Leaders of South Korea, China and Japan have concluded a much-anticipated trilateral meeting in South Korea. AMC's Graeme Acton reports from Seoul.

Seoul was a city of motorcades and motorcycle Police today, as the normally chaotic traffic was pushed aside by columns of black limousines carrying leaders to the downtown discussion.

It’s the first such meeting in four years, coming amid a period of heightened tensions in North Asia, and some complex history between the participants.

Chinese Premier Li Qiang, South Korean President Yoon Suk Yeol and Japanese Prime Minister Fumio Kishida in Seoul were in town, and while no major breakthrough was made, experts say just restarting discussions at the highest level was a very positive sign.

While the leaders met in Seoul , North Korea took the opportunity to announce it will be launching a second satellite by the beginning of next week. North Korea has said it needs spy satellites to monitor South Korea and the United States, and improve guidance of its missles.

Last week, China launched a large military exercise around Taiwan to signal its displeasure regarding the inauguration of a new president - who continues to reject the idea that Taiwan is part of China.

With this backdrop, its not surprising that when South Korea’s President Yoon met with Li for a bilateral over the weekend, the discussion turned to North Korea’s continuing nuclear aspirations, and the deepening relationship with Russia.

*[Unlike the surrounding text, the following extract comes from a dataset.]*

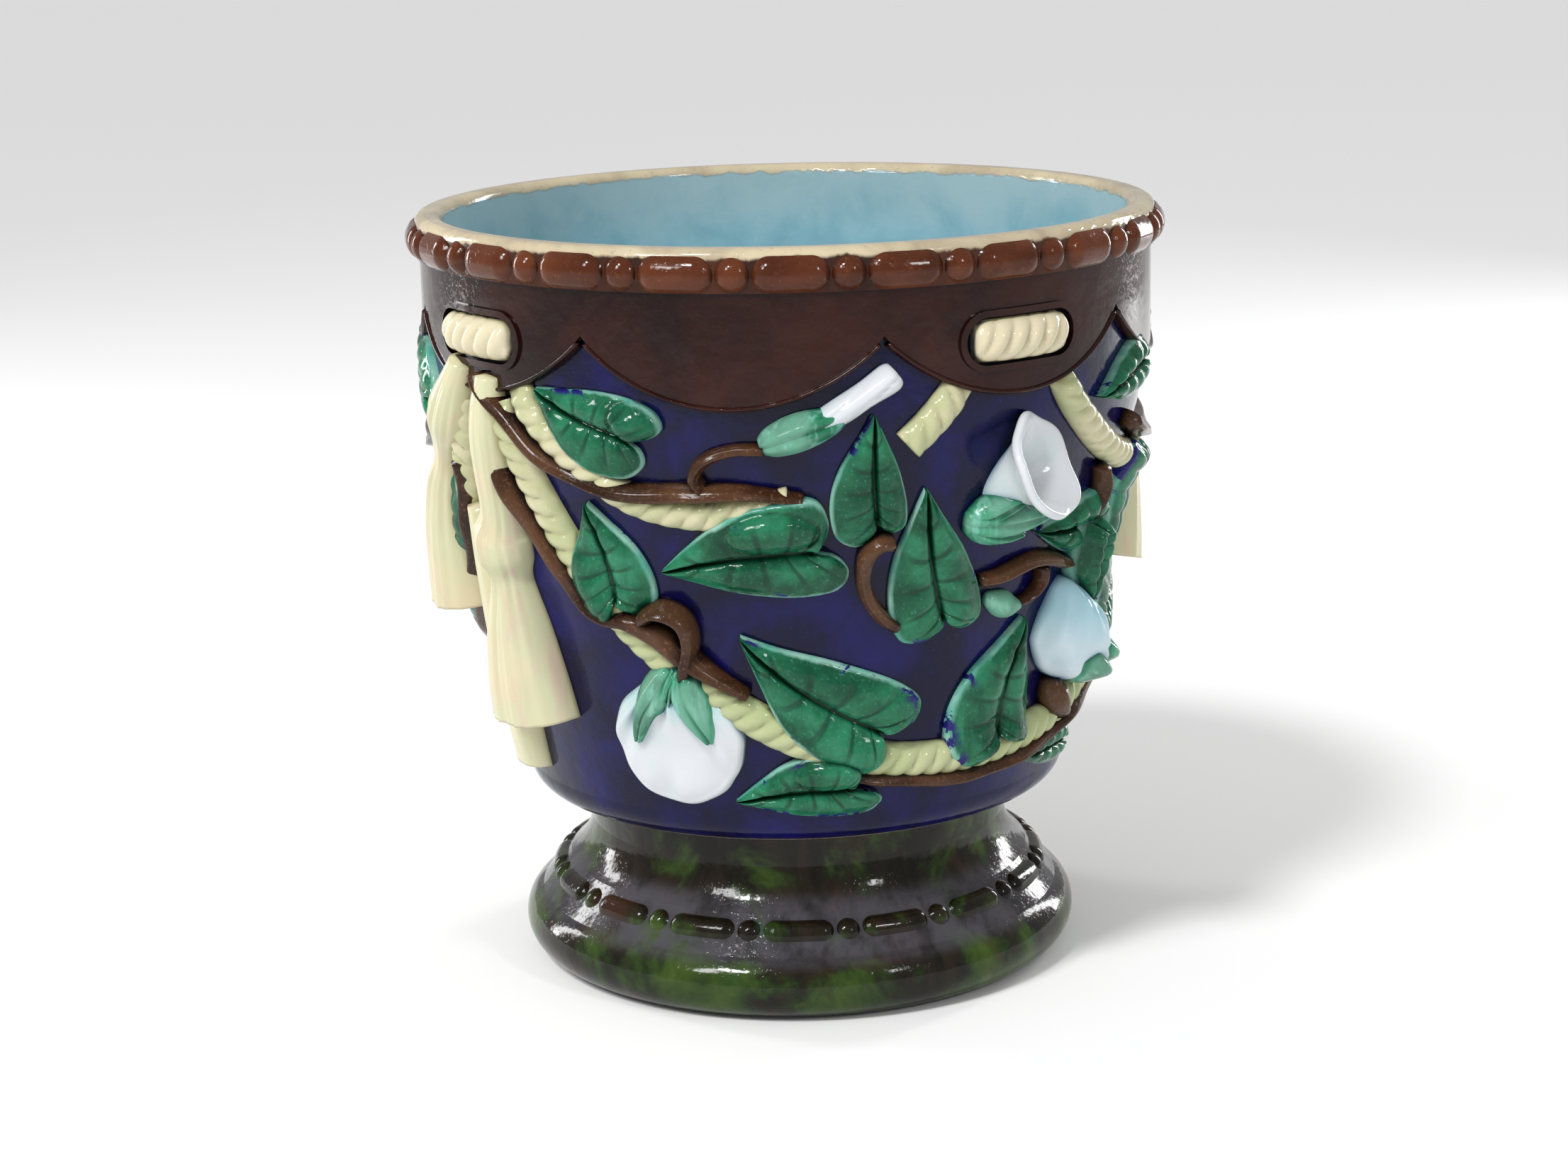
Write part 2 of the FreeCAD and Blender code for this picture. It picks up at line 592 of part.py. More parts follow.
    # Vines lie over the ropes. Stations: angle, height, width, rise.
    pot.lay("upper_vine", [
        *relief_runs([(-53, 304, 7, 10), (-51, 295.5, 8, 10), (-46.5, 286, 8, 10), (-42, 275.5, 8, 10),
                (-38, 268, 8, 10), (-33.5, 262, 8, 9.5), (-28.5, 258.3, 8, 9.5), (-22, 256.8, 9, 9.5),
                (-15, 258.2, 8.5, 9.5), (-8, 258.8, 7, 9), (-2, 257, 5, 8), (2, 255.5, 4, 6)]),
        *relief_runs([(66, 270, 8, 10), (76, 259.5, 8, 10), (86, 255.5, 8, 10), (96, 258, 8, 10),
                (105, 267, 8, 10), (112, 280, 8, 10), (117, 293, 8, 10)])])
    pot.lay("middle_vine", [
        *relief_runs([(16, 233, 7, 9), (13.2, 233.5, 9, 10), (11.6, 226, 8, 8), (11.3, 216, 7, 7),
                (12.4, 206, 7, 7), (14.8, 197, 7, 7), (17.6, 191, 6, 6)]),
        *relief_runs([(32, 208.6, 6, 6), (36, 209.3, 7, 7), (40, 211.8, 7.5, 7.5), (44, 213.6, 8, 8),
                (48.5, 212, 8, 8), (53, 208, 7, 7), (58, 206, 6, 6)]),
        *relief_runs([(59, 252, 7, 8), (60, 243, 7, 9), (59.5, 234, 7, 9), (58, 226, 7, 8)])])
    pot.lay("lower_vine", [
        *relief_runs([(-50.5, 263, 8, 10), (-48.4, 250, 9, 11), (-45.6, 238, 9.5, 10.5),
                (-42.4, 226.5, 9.5, 10.5), (-39.4, 213, 9, 10), (-36.8, 201, 8.5, 10),
                (-33, 196, 8.5, 10), (-28.5, 196, 10, 11), (-24, 190.5, 14, 11.5),
                (-19.5, 181, 12, 11.5), (-14.5, 171.5, 8, 10.5), (-8, 161.5, 4, 9)]),
        *relief_runs([(9, 122, 5, 8), (14, 119, 7, 9), (21, 116.6, 8, 9.5), (30, 114.3, 8, 9.5),
                (39, 114.5, 8, 9.5), (48, 117.3, 8, 9.5), (57, 122, 8, 9.5), (67, 129.5, 8, 10),
                (77, 139.5, 8, 10), (87, 153.5, 8, 10), (96, 171, 8, 10), (104, 192, 8, 10),
                (110, 214, 8, 10), (114, 237, 9, 10), (117, 260, 8, 10)])])
    pot.lay("bud_twig", [relief([(-13.2, 259, 6, 9), (-14.4, 266, 6, 8), (-12.6, 273.4, 6, 7.5),
                                 (-8.5, 277.6, 5.5, 7), (-3.6, 278.2, 5.5, 7)])])
    pot.lay("flower_stalk", [relief([(-26, 197.5, 8, 12), (-22.6, 202.6, 8, 13),
                                     (-18.9, 199, 8, 13.5), (-17.7, 189, 8, 14),
                                     (-18.6, 177, 8, 13), (-19.4, 169.5, 8, 10)])])
    pot.lay("curl_twig", [relief([(46.2, 211, 6, 8), (46.6, 203, 5.5, 7), (44.8, 196.4, 5, 6),
                                  (41.6, 193.4, 4.5, 5)])])
    pot.lay("vine_knot", [relief([(55.6, 151, 8, 7), (56.6, 143, 15, 12), (59.4, 134.5, 15, 12),
                                  (63.5, 127.5, 9, 9.5)])])

    # Ropes lie under everything and stop at the drape.
    def rope(points, width, rise):
        return relief_runs([(angle, height, width, rise) for angle, height in points])

    pot.lay("upper_rope_front", [
        *rope([(-46, 305), (-41, 287), (-35.4, 272.5), (-29, 259.2), (-22.6, 251), (-14, 247.6),
               (-5, 250), (0, 253.5)], upper_rope_width, upper_rope_rise),
        *rope([(17.2, 276.5), (22.3, 290.5), (26.4, 305)], upper_rope_width, upper_rope_rise)],
        blockers=[zone])
    pot.lay("upper_rope_side", rope([
        (43.8, 305), (46.6, 290), (51, 277), (57, 265), (64, 255.5), (72, 249.5), (81, 247.5),
        (90, 249.5), (98, 255.5), (105, 265), (111, 277), (115.4, 290), (118.2, 305)],
        upper_rope_width, upper_rope_rise), blockers=[zone])
    pot.lay("lower_rope", rope([
        (-48.6, 292), (-46, 270), (-43, 250), (-39.5, 230), (-35, 210), (-29, 191.5), (-21, 173),
        (-12, 156.5), (-3, 143), (7, 132.5), (18, 126), (29, 123.5), (40, 123.8), (51, 126.5),
        (62, 132), (72, 140.5), (81, 152), (89, 166), (97, 184), (104, 204), (110, 225),
        (114.5, 247), (118, 270), (120.4, 292)], lower_rope_width, lower_rope_rise),
        blockers=[zone])
    pot.lay("eyelet_rope_loops", [relief([
        (eyelet_angle - loop_half_angle, eyelet_height, 0.74 * loop_width, 0.6 * loop_rise),
        (eyelet_angle - 0.7 * loop_half_angle, eyelet_height, loop_width, loop_rise),
        (eyelet_angle, eyelet_height, loop_width, loop_rise),
        (eyelet_angle + 0.7 * loop_half_angle, eyelet_height, loop_width, loop_rise),
        (eyelet_angle + loop_half_angle, eyelet_height, 0.74 * loop_width, 0.6 * loop_rise)])],
        turns=(0.0, quarter_turn, half_turn, half_turn + quarter_turn))

    nodes = {
        "stand": [stand],
        "stand_beads": stand_beads,
        "bowl": [make_pot()],
        "rim_long_beads": long_beads,
        "rim_round_beads": round_beads,
        "drape": solids(drape.cut(pot.body)),
    }
    nodes.update(pot.nodes)
    for name, pieces in nodes.items():
        Part.makeCompound(pieces).exportStep("parts/" + name + ".step")
    return nodes


if __name__ == "__main__":
    main()
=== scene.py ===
# %% [markdown]
# # A jardiniere on its stand
# The pot is glazed pottery with coloured lead glazes: a cobalt blue bowl under a brown draped rim,
# with cream ropes and tassels, brown vines, green leaves and white bindweed flowers pressed on in
# relief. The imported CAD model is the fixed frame. The plain turned forms keep their CAD shape and
# get a glaze; the pressed ornaments are modelled here in full detail over the same places.

# %% Load the frame
import json
import math

import bpy
import numpy as np
from mathutils import Matrix, Vector


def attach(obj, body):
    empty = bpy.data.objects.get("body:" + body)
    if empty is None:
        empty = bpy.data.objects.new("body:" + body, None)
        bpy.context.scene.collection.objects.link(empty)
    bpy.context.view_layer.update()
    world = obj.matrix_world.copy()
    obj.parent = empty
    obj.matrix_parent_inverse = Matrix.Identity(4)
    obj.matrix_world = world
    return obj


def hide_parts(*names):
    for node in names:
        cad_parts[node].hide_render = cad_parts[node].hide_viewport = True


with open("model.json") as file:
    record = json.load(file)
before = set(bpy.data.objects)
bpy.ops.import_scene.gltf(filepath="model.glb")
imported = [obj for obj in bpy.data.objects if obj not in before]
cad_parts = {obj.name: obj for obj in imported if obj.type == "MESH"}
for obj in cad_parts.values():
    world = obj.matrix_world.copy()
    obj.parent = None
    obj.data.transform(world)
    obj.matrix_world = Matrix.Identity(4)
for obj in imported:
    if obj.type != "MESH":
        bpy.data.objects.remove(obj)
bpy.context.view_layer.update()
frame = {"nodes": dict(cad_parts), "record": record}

MM = 0.001
NODES = frame["nodes"]
print("loaded", len(NODES), "nodes")

# %% [markdown]
# ## Camera, floor and light
# The photograph was taken a little above the rim from about a metre and a half away. The camera is
# turned down and slightly rolled, as the hand-held one was. A soft sun and a pale world give the
# plain, even light of a studio, and four lamps put long soft highlights on the glaze.

# %% Camera
CAMERA_DISTANCE = 1.5
CAMERA_HEIGHT = 0.539
LOOK_DOWN = math.radians(13.63)
ROLL = math.radians(-1.33)


def add_camera():
    bpy.ops.object.camera_add(location=(-0.0043, -CAMERA_DISTANCE, CAMERA_HEIGHT))
    camera = bpy.context.object
    level = Matrix.Rotation(math.radians(90) - LOOK_DOWN, 4, "X")
    camera.matrix_world = (Matrix.Translation(camera.location) @ level @
                           Matrix.Rotation(ROLL, 4, "Z"))
    camera.data.sensor_width = 36
    camera.data.lens = 72.33
    camera.data.clip_end = 20
    bpy.context.scene.camera = camera
    return camera


add_camera()
bpy.context.scene.view_settings.view_transform = "Standard"


# %% Floor, world and lamps
WORLD_STRENGTH = 0.42
LAMP_AIM = (0, 0, 0.2)        # the middle of the pot


def add_floor():
    bpy.ops.object.select_all(action="DESELECT")
    bpy.ops.mesh.primitive_plane_add(size=60, location=(0, 0, -0.0005))
    floor = bpy.context.object
    floor.name = "floor"
    material = bpy.data.materials.new("pale_floor")
    material.use_nodes = True
    shader = material.node_tree.nodes["Principled BSDF"]
    shader.inputs["Base Color"].default_value = (0.98, 0.98, 0.98, 1)
    shader.inputs["Roughness"].default_value = 0.9
    shader.inputs["Specular IOR Level"].default_value = 0.1
    floor.data.materials.append(material)
    return floor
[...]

The US, Japan and South Korea continue to ask for China to use its economic leverage over Pyongyang to rein in the missile launches and the nuclear programme. Many in the south believe China has no such intention.  

But these sensitive subjects were in the background during Monday’s discussions in Seoul.

Instead the focus was cooperation in areas like people-to-people exchanges, climate change, trade, health issues, and technology.

The China-South Korea-Japan trilateral meeting was intended to be a an annual event after the  first meeting in 2008. But four years have elapsed since the last one – partly due to Covid, but partly also to do with the complex and at times fractious relationships between the three nations. At the centre of that tension has been the recent moves to deepen by Japan and South Korea to develop closer ties with the US.

South Korea and Japan are both key U.S. allies in the region. Their moves to bolster their trilateral security partnership with the United States has drawn rebukes from China.

While trade relations remain strong, analysts say China is deeply concerned about the possibility of Japan and South Korea drifting even further into a US orbit.

China remains the biggest trading partner for both South Korea and Japan. Analysts say China believes any further strengthening of the South Korea-Japan-U.S. security ties would not serve its national interests.

Experts say the three countries all want better relations and while this meeting did not provide any kind of breakthrough, it did ease the tension, and turned the heat down just a tiny bit.

In Seoul, the mere fact this meeting took place is being greeted with a degree of positivity, and in a joint news conference following the meeting, Li confirmed China’s willingness to cooperate with South Korea and Japan on economic and supply chain issues, and the possibility of a FTA between the three nations.

A joint declaration following the summit committed to regularising future meetings and committed to further talks on cooperation in human resources exchange, climate change, economic and trade cooperation, health and aging, scientific and technological digital transformation, and disaster and safety cooperation.